Nurturing the childlike wonder of transit – When you’re small, meeting a GO Transit train conductor, even virtually, can be like bumping into Superman or Wonder Woman

As the head of media relations for Metrolinx, Anne Marie Aikins is used to being in the press and speaking to thousands of people at once. But it’s intimate moments helping kids learn about transit – something she’s often asked to do – that often resonate loudly for her. In this column, she tells us how small people can make the biggest impact in her busy world – including an American youngster with a bowl full of popcorn.

As much as the latest electronic toy.

Perhaps more – sometimes – than actual caped crusaders.

Kids, big and small, are often fascinated with trains.

Metrolinx staff try to accommodate many of the little ones’ love by giving them brief tours or they are encouraged to visit stations with their parents (UP Express at Union Station is a favourite train spotting place) and watch as the big green trains go by.

Everyone should be so lucky to find someone that looks at you the way a child looks at a train.

Anne Marie Aikins

Our crews and station staff are always more than willing to help realize little dreams as long as it can be done safely.

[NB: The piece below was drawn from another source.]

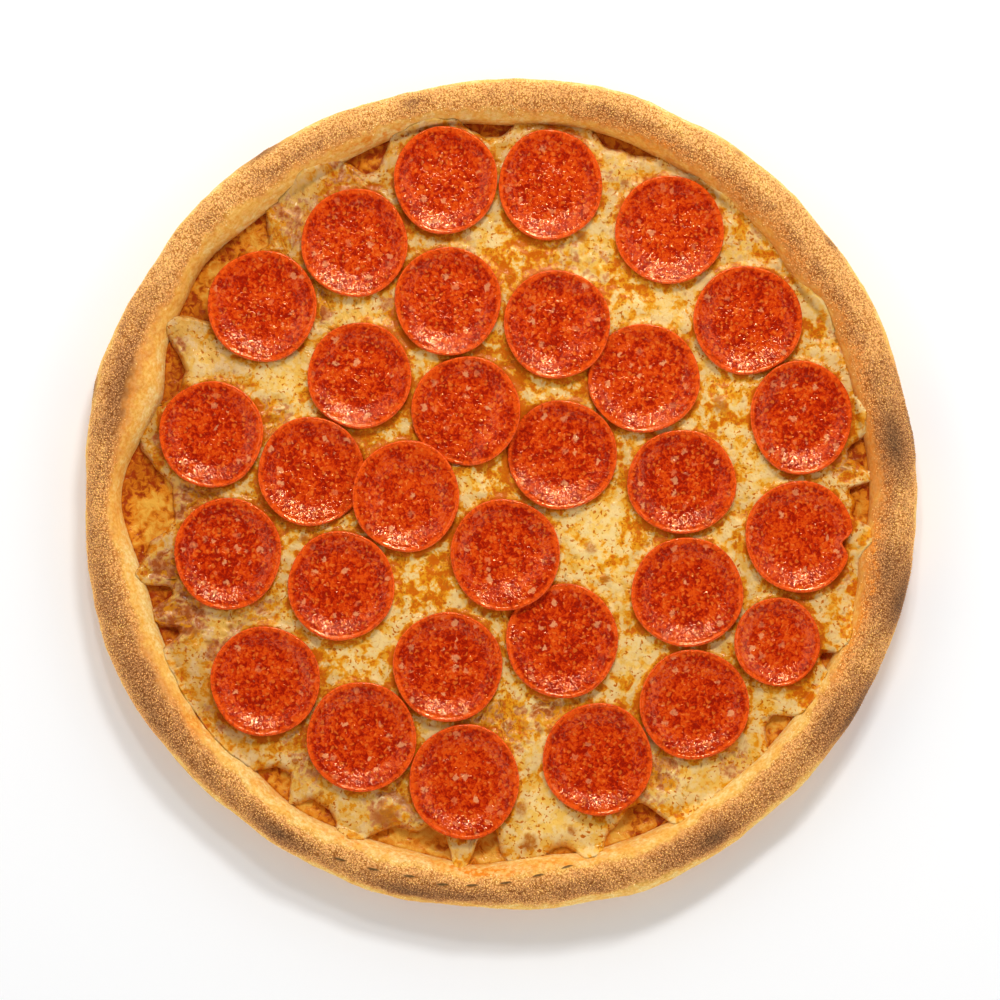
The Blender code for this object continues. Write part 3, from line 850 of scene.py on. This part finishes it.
def make_pepperoni_material():
    shader = Shader("pepperoni")
    share, tone = shader.mask("share"), shader.mask("tone")
    bent = shader.warped(1.6, 0.7)
    mottle = shader.noise(1.6, detail=3.0, rough=0.66, place=bent)
    broad = shader.noise(6.0, detail=2.0, rough=0.6)
    value = shader.plus(mottle, shader.ramp(broad, 0.3, 0.7, -0.10, 0.10))
    value = shader.plus(value, tone)
    colour = shader.mix(shader.ramp(value, 0.36, 0.50), PEPPERONI_DARK, PEPPERONI_RED)
    colour = shader.mix(shader.ramp(value, 0.50, 0.66), colour, PEPPERONI_ORANGE)
    inner = shader.ramp(share, 0.97, 0.91)
    small = shader.cells(1.9, place=bent)
    speck = shader.ramp(small.outputs["Distance"], 0.42, 0.16)
    speck = shader.times(speck, shader.chosen(small, 0.34))
    speck = shader.times(speck, shader.times(inner, 0.55))
    colour = shader.mix(speck, colour, PEPPERONI_SPECK)
    large = shader.cells(4.2, place=shader.warped(2.2, 0.8))
    parts = shader.node("ShaderNodeSeparateColor", {"Color": large.outputs["Color"]})
    reach = shader.ramp(parts.outputs["Green"], 0.0, 1.0, 0.04, 0.34)
    reach = shader.plus(reach, shader.ramp(mottle, 0.3, 0.7, -0.12, 0.12))
    fleck = shader.ramp(shader.math("SUBTRACT", reach, large.outputs["Distance"]), -0.05, 0.14)
    fleck = shader.times(fleck, shader.times(shader.chosen(large, 0.30), inner))
    clear = shader.ramp(parts.outputs["Blue"], 0.0, 1.0, 0.20, 0.75)
    colour = shader.mix(shader.times(fleck, clear), colour, PEPPERONI_FAT)
    # A darker band just inside the ring, all round the slice.
    inner_band = shader.times(shader.ramp(share, 0.66, 0.82), inner)
    colour = shader.tinted(colour, shader.mix(inner_band, WHITE, PEPPERONI_INNER_BAND))
    wavy = shader.plus(share, shader.ramp(broad, 0.3, 0.7, -0.015, 0.015))
    ring = shader.ramp(wavy, 0.880, 0.950)
    reddened = shader.times(ring, shader.ramp(mottle, 0.3, 0.7, 0.30, 0.85))
    colour = shader.mix(reddened, colour, PEPPERONI_RING)
    domes = shader.ramp(small.outputs["Distance"], 0.7, 0.0)
    waves = shader.noise(1.3, detail=1.0, rough=0.5, warp=0.6)
    lumps = shader.plus(shader.times(domes, 0.4), shader.times(waves, 2.6))
    lumps = shader.times(lumps, shader.ramp(ring, 0.0, 1.0, 1.0, 0.4))
    normal = shader.bump(lumps, 0.10, 1.0)
    rough = shader.ramp(waves, 0.35, 0.65, 0.05, 0.13)
    return shader.finish(colour, rough, normal, 0.20, 0.03, specular=0.62, tint=PEPPERONI_SHINE)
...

And I am only too happy to oblige providing a quick tour because I know little train fans grow up to be big transit enthusiasts. Nurture them young.

With very little effort I get to relish a few minutes of unadulterated joy in the eyes of a child. Everyone should be so lucky to find someone that looks at you the way a child looks at a train.

Image of a young boy in a GO sweater.
Hunter in 2017 in his GO gear. (Anne Marie Aikins photo)

Over the years, I’ve developed wonderful friendships with a number of families as a result. I’ve watched a few young rail fans grow up and expand their transportation fascinations — planes, trains and automobiles – like my pal Hunter Martin who has been visiting with his family for a number of years especially on his birthday.

On my off days, I love to bring my grandsons for train rides too.

A child stands before a conductor on a train.
Bryson, Anne Marie’s grandson, takes a tour on an UP train in Feb 2020 and meets the engineer. (Anne Marie Aikins photo)

But this pandemic has made tours a challenge, if not impossible at times for little train fans. They’ve hunkered down with their families since March staying home to keep themselves and everyone safe. We have missed their personal visits, their enthusiastic looks of awe and wonder as they watch the trains go by.

One little guy, Thijs Ryan just wanted it so badly we decided to recently FaceTime with him on a train and it was almost as satisfying – for both of us – as the real thing.

A local reporter got us in touch with his mom, Shawna, because the six year old was stuck at home, like so many others, and he happens to be in love with trains.

The journalist told me:  “COVID has made it hard for Thijs to get his fix of trains and he has been yearning to know more about what goes on behind the scenes.”

What about a virtual tour, she suggested? It’s an irresistible spin on a pitch I’ve heard many times before. I was intrigued so spoke with his mom.

“We’ve taken Amtrak all over the place and currently go drive around the parking lot at the CN terminal,” Shawna said from their home in Illinois.

“He’s started to really want to go in the building and with COVID, especially in the U.S., that’s not happening for awhile. Last summer we could go places like Chicago and he loved watching their commuter trains come in and out.

“I really appreciate this and am just so touched that it might be a possibility.”

So we booked a time that fit for both time zones and I made arrangements with the rail team to ensure the crew would be aware I was coming. I made sure Thijs was ok with us all wearing masks – a requirement at Metrolinx while on duty.

No one in the terminal at Union Station seemed to mind me walking around with my phone on a selfie stick – to ensure I kept a safe distance from my colleagues – talking away to Thijs and Shawna while he munched on popcorn like he was at the movies. We watched GO trains come and go through the platform window at the station and counted the coaches on each – some were 12, others six – and chatted about the locomotives versus the diesel multiple units (DMUs) used on the UP Express train.

A child eats popcorn while on a virtual meeting
Thijs on his virtual tour – with his popcorn. (Anne Marie Aikins image)

As the UP train arrived we visited briefly with the crew and saw the tiny space where they sit and all the controls. We walked with the two engineers as they made their way to the other end of the train to reverse back to the airport making sure we didn’t distract them from their duties. He loved the look of the train as we watched people carry their luggage off and head home wondering where they had all come from.

And finally we visited the end of the station where you can look way up to see the impressive CN Tower. Popcorn was done. Another little boy’s train fix was satisfied for the moment and a teary eyed mother couldn’t express her gratitude more.   

Truth be told, I was the grateful one. I left the station feeling a little lighter and thankful for having a job that indulges me these fun moments, especially during these turbulent times.  

Story by Anne Marie Aikins, Metrolinx, senior manager of media.